Discrimination in Relation to Men, Truth, and Vocation (vs. 8-15)


The facts are:


1. David follows Saul out of the cave and pays him homage.

2. He remonstrates against Saul heeding the lies of slanderers, and declares

to him how he had just spared his life.

3. Exhibiting the skirt of the robe in evidence of his words, and appealing

to God, he protests his innocence of purpose.

4. He, while admitting his own insignificance, commends his cause to the

justice of God, and prays for deliverance.

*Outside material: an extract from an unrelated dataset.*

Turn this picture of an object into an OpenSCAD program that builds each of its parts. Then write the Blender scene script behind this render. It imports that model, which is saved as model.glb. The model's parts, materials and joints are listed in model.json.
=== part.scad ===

If we take into account what human nature is under provocation, and the rough and

painful life of David at this period, we shall not fail to admire the generous, highly

spiritual tone of his conduct on this occasion. It is a remarkable instance of real

conformity of spirit with Christian requirements among those in ancient

times not blessed with our advantages. (Romans 12:1-2)  It is also a remarkable

testimony to the value of these virtues that men, without dissent, admire the

beautiful spirit of David, even though in many instances they have not the will

to act likewise in analogous situations. But the general teaching of the section

may be arranged in the following order:




MEN AMIDST THE DIFFICULTIES OF LIFE. David was a man of valor,

of deep piety, and of keen discernment. His intense love of righteousness was

not attended by a hasty and harsh condemnation of Saul’s conduct, evil as it

was. While keenly alive to the wrong Saul was doing him, and recognizing

that One above visits every evil doer, he nevertheless in his first words to

Saul recognizes the fact, which doubtless through Jonathan and others he

had ascertained, that there were greater sinners in this sad business than

Saul. “Wherefore hearest thou men’s words, saying, Behold, David seeketh

thy hurt?” He knew how the unhappy king had departed from God, and

subsequently had become melancholy, and at times almost insane, and he

understood how the original wicked envy was associated with this sad fall

from God’s favor; and hence, apart from the reverence cherished for the

office of king, he could not but commiserate his persecutor. Saul, in the

judgment of David, was now but a mere tool in the hands of cunning,

unscrupulous men at court, who basely roused the enmity of the

unfortunate monarch by inventing lies concerning the intentions of David.

Discrimination of character may find abundant scope in every man’s life.

How much it is lacking is obvious when we reflect on the wholesale

condemnation often passed on individuals and communities. Accidental

association in public life is frequently the sole basis of a common judgment.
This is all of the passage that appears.